The clearest negative estimate in the model lands on the total fertility rate, an indicator carrying a custom interpretation rather than a simple directional one. That a regularisation policy registers across fertility and dependency measures at all reflects the model's framing of migration as one lever on the broader demographic system, in which labour supply, ageing and birth rates are entangled. These are model estimates running through responsibility, deviation and confidence discounts, not measured population outcomes, and the magnitudes should be read accordingly.
The honest summary is that this assessment is hedged at both ends. The benefit to migrant welfare and to Spain's ageing labour market is the model's central reading, but it depends on an implementation still in progress, and the underlying fact remains flagged for review. The policy's sharp contrast with the restrictive direction elsewhere in Europe makes it a useful case precisely because it tests whether the welfare logic of regularisation holds up against the political objection that it invites further irregular arrivals.
Factrail records the regularisation as beneficial to migrant welfare and to an ageing labour market, while noting the critics' deterrence argument, the dependence on ongoing implementation, and the "needs review" status of the underlying fact.

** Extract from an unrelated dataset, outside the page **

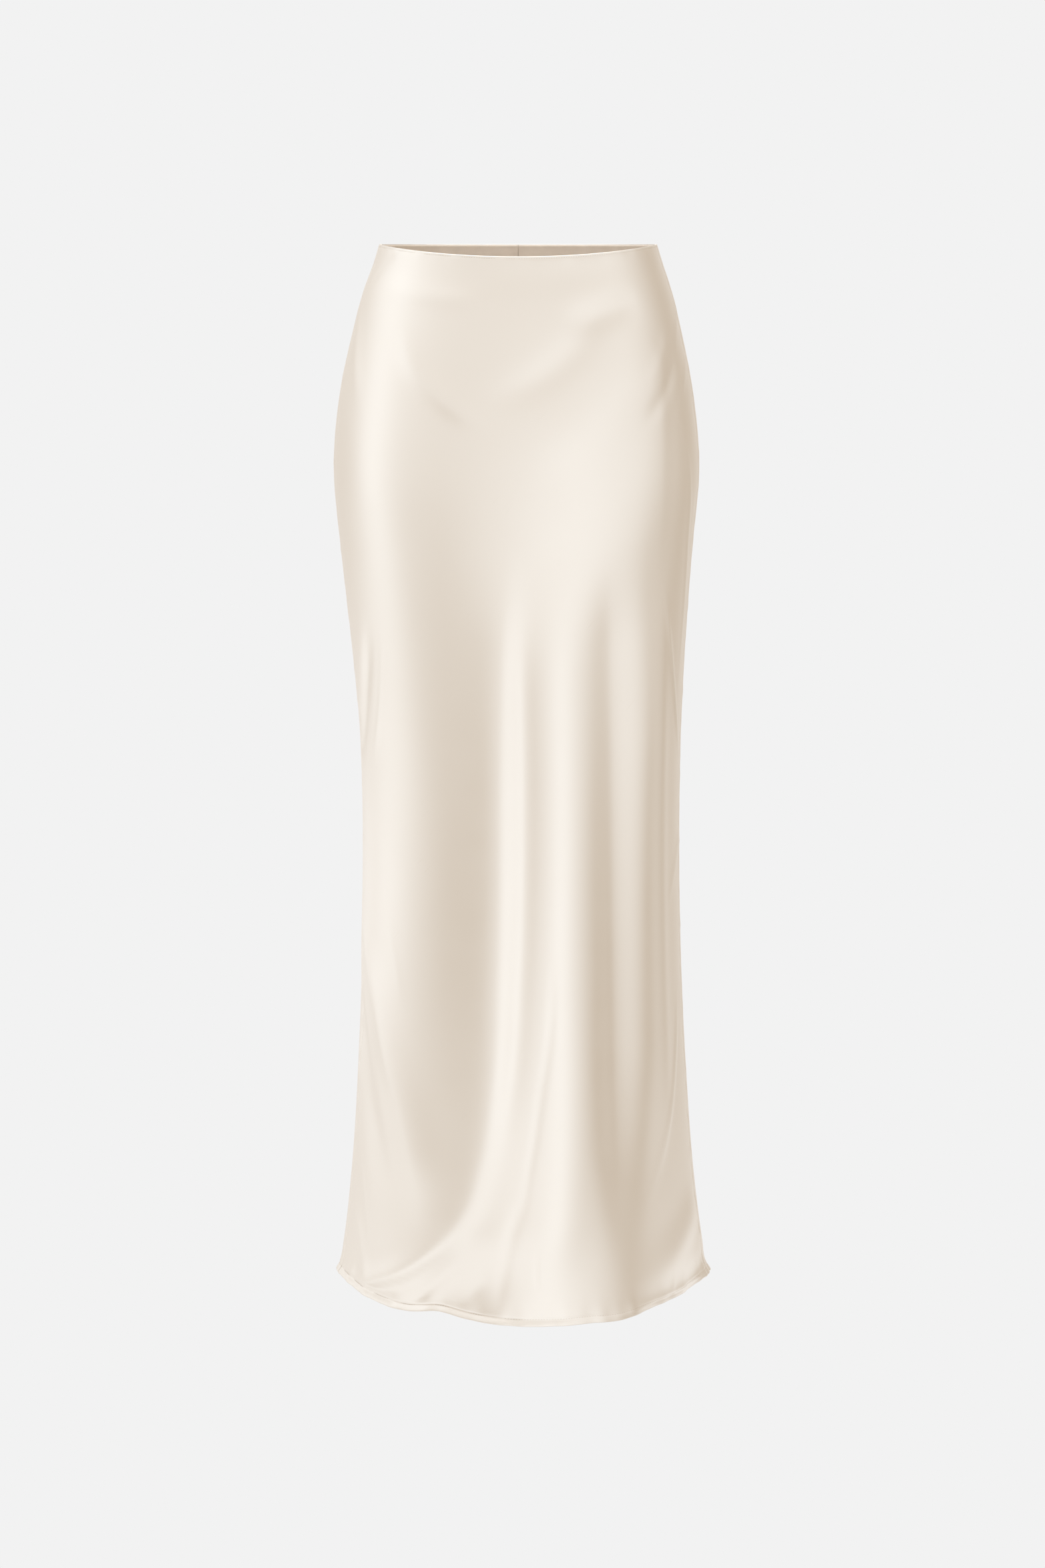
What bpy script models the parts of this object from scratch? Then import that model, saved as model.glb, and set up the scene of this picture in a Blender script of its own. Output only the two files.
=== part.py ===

The reason to track this policy is that it runs the European migration argument in reverse. Where most of the continent's recent measures are scored through tightening, Saiz's regularisation is scored through loosening and through demographic necessity at the same time, and the two readings do not fully agree. Read narrowly, the profile shows how one extraordinary regularisation registers across migration and demographic indicators through two opposing drivers, and why an honest accounting has to hold the labour-market benefit and the deterrence objection in the same frame, treat the estimates as provisional, and leave the verdict where the implementation will eventually settle it.